__Exercise task__. Reproduce each line exactly, including spacing and punctuation.

-----

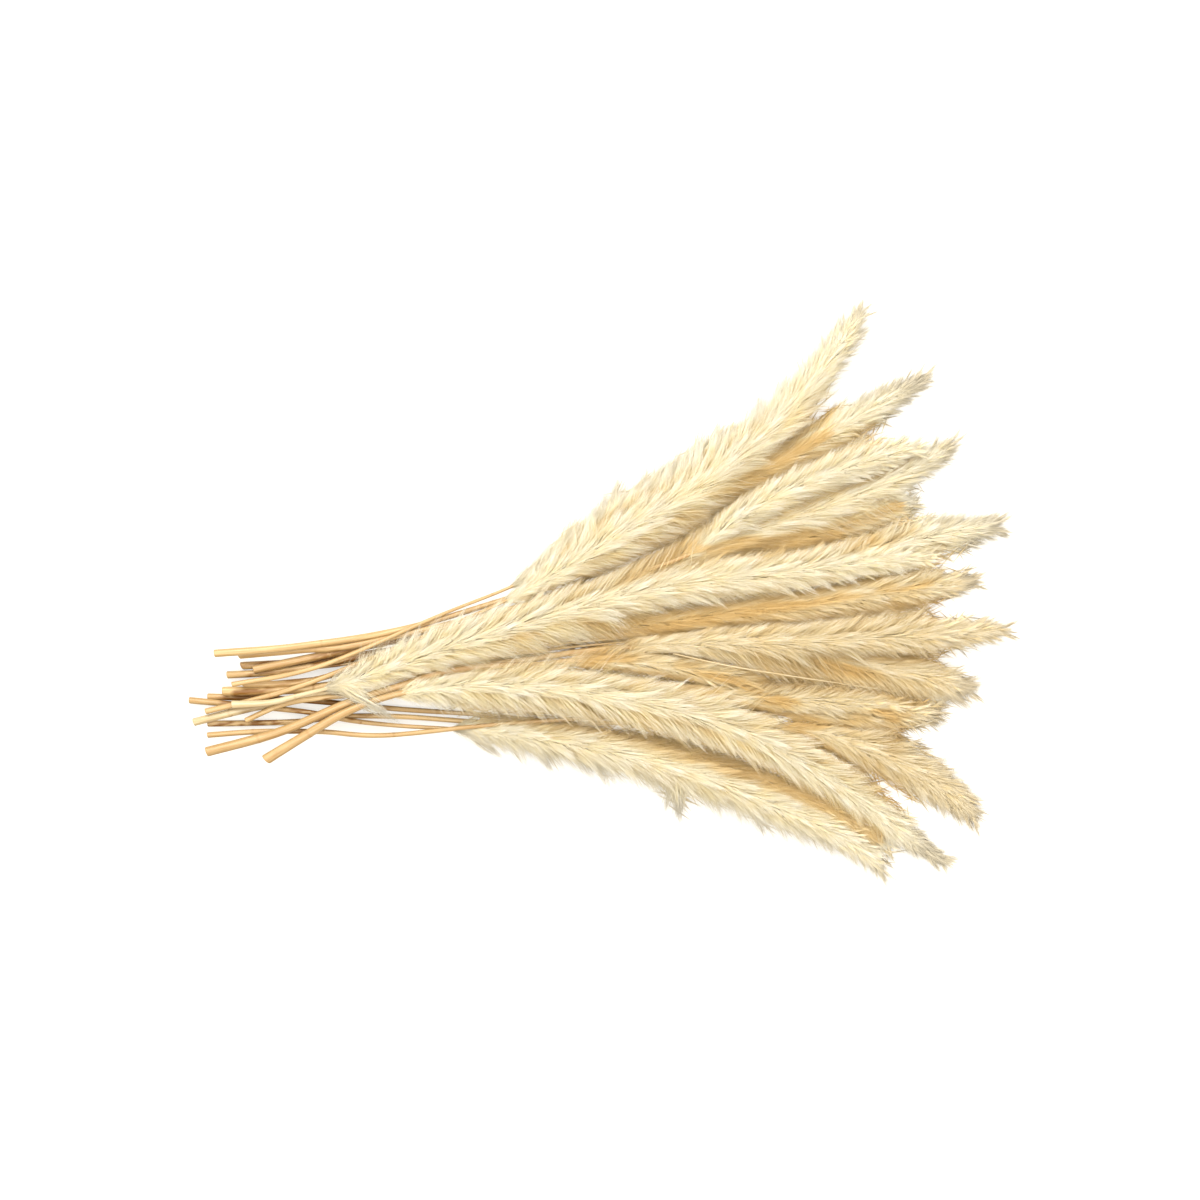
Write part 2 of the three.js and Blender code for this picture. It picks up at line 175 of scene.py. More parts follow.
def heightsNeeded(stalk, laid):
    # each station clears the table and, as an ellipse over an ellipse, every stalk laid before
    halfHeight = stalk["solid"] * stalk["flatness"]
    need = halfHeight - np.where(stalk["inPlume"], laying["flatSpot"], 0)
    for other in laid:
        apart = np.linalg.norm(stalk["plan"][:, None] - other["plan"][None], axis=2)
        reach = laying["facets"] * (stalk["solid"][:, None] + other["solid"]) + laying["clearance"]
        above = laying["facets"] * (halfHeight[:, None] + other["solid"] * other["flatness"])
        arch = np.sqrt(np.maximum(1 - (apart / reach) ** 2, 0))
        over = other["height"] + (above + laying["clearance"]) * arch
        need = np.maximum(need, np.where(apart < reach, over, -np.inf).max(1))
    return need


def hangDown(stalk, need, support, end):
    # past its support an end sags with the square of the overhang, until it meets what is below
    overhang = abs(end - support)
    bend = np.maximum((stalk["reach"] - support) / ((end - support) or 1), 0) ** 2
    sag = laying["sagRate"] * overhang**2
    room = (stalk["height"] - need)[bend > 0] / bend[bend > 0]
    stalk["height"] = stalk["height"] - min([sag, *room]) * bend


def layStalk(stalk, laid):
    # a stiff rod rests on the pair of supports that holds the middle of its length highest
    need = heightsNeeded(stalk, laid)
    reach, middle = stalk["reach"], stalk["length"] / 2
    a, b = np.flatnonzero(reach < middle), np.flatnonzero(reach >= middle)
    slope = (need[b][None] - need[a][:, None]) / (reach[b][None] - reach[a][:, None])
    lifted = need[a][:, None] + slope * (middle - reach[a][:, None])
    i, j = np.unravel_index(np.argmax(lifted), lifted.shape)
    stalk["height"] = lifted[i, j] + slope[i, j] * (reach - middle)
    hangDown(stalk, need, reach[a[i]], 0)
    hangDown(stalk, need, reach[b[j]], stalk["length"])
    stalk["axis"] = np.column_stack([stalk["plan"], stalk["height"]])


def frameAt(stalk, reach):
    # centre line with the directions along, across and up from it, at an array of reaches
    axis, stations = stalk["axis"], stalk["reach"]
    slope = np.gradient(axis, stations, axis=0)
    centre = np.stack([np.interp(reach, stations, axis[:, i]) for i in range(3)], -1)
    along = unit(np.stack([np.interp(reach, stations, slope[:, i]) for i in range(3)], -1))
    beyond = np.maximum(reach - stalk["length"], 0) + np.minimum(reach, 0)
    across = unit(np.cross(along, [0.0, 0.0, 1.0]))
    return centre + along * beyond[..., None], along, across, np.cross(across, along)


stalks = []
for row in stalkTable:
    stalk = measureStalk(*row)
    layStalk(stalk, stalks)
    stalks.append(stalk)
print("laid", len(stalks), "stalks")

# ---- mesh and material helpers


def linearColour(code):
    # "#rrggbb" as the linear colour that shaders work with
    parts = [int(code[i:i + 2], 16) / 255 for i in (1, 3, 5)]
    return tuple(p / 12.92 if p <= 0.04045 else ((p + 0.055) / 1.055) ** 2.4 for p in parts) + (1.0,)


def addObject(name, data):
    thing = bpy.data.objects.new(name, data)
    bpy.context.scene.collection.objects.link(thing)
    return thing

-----

__Answer in full__.
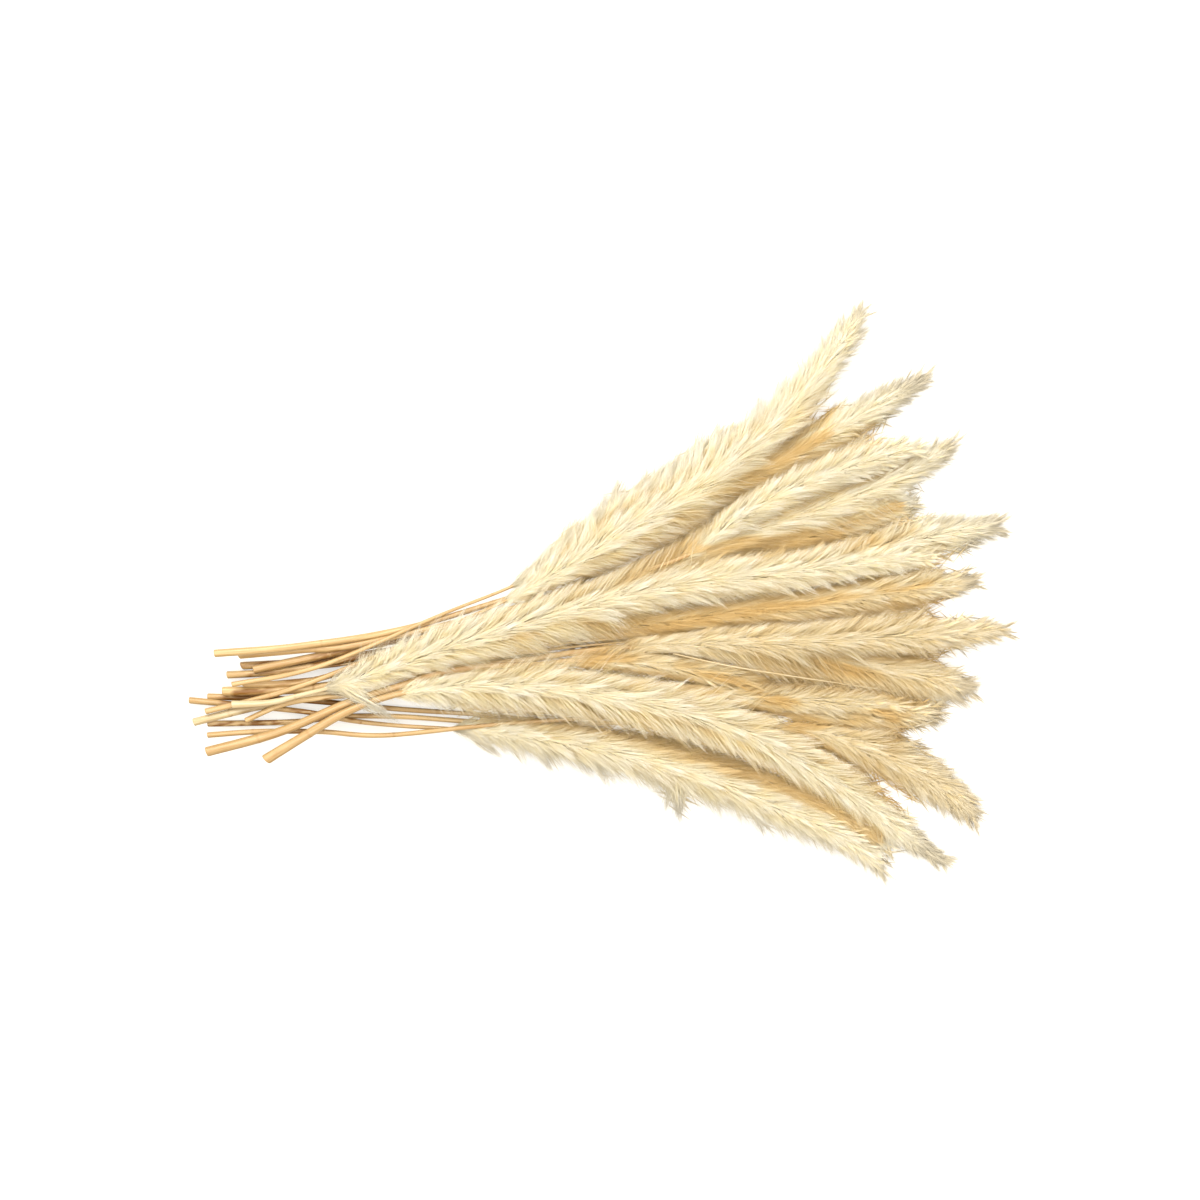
Write part 2 of the three.js and Blender code for this picture. It picks up at line 175 of scene.py. More parts follow.
def heightsNeeded(stalk, laid):
    # each station clears the table and, as an ellipse over an ellipse, every stalk laid before
    halfHeight = stalk["solid"] * stalk["flatness"]
    need = halfHeight - np.where(stalk["inPlume"], laying["flatSpot"], 0)
    for other in laid:
        apart = np.linalg.norm(stalk["plan"][:, None] - other["plan"][None], axis=2)
        reach = laying["facets"] * (stalk["solid"][:, None] + other["solid"]) + laying["clearance"]
        above = laying["facets"] * (halfHeight[:, None] + other["solid"] * other["flatness"])
        arch = np.sqrt(np.maximum(1 - (apart / reach) ** 2, 0))
        over = other["height"] + (above + laying["clearance"]) * arch
        need = np.maximum(need, np.where(apart < reach, over, -np.inf).max(1))
    return need


def hangDown(stalk, need, support, end):
    # past its support an end sags with the square of the overhang, until it meets what is below
    overhang = abs(end - support)
    bend = np.maximum((stalk["reach"] - support) / ((end - support) or 1), 0) ** 2
    sag = laying["sagRate"] * overhang**2
    room = (stalk["height"] - need)[bend > 0] / bend[bend > 0]
    stalk["height"] = stalk["height"] - min([sag, *room]) * bend


def layStalk(stalk, laid):
    # a stiff rod rests on the pair of supports that holds the middle of its length highest
    need = heightsNeeded(stalk, laid)
    reach, middle = stalk["reach"], stalk["length"] / 2
    a, b = np.flatnonzero(reach < middle), np.flatnonzero(reach >= middle)
    slope = (need[b][None] - need[a][:, None]) / (reach[b][None] - reach[a][:, None])
    lifted = need[a][:, None] + slope * (middle - reach[a][:, None])
    i, j = np.unravel_index(np.argmax(lifted), lifted.shape)
    stalk["height"] = lifted[i, j] + slope[i, j] * (reach - middle)
    hangDown(stalk, need, reach[a[i]], 0)
    hangDown(stalk, need, reach[b[j]], stalk["length"])
    stalk["axis"] = np.column_stack([stalk["plan"], stalk["height"]])


def frameAt(stalk, reach):
    # centre line with the directions along, across and up from it, at an array of reaches
    axis, stations = stalk["axis"], stalk["reach"]
    slope = np.gradient(axis, stations, axis=0)
    centre = np.stack([np.interp(reach, stations, axis[:, i]) for i in range(3)], -1)
    along = unit(np.stack([np.interp(reach, stations, slope[:, i]) for i in range(3)], -1))
    beyond = np.maximum(reach - stalk["length"], 0) + np.minimum(reach, 0)
    across = unit(np.cross(along, [0.0, 0.0, 1.0]))
    return centre + along * beyond[..., None], along, across, np.cross(across, along)


stalks = []
for row in stalkTable:
    stalk = measureStalk(*row)
    layStalk(stalk, stalks)
    stalks.append(stalk)
print("laid", len(stalks), "stalks")

# ---- mesh and material helpers


def linearColour(code):
    # "#rrggbb" as the linear colour that shaders work with
    parts = [int(code[i:i + 2], 16) / 255 for i in (1, 3, 5)]
    return tuple(p / 12.92 if p <= 0.04045 else ((p + 0.055) / 1.055) ** 2.4 for p in parts) + (1.0,)


def addObject(name, data):
    thing = bpy.data.objects.new(name, data)
    bpy.context.scene.collection.objects.link(thing)
    return thing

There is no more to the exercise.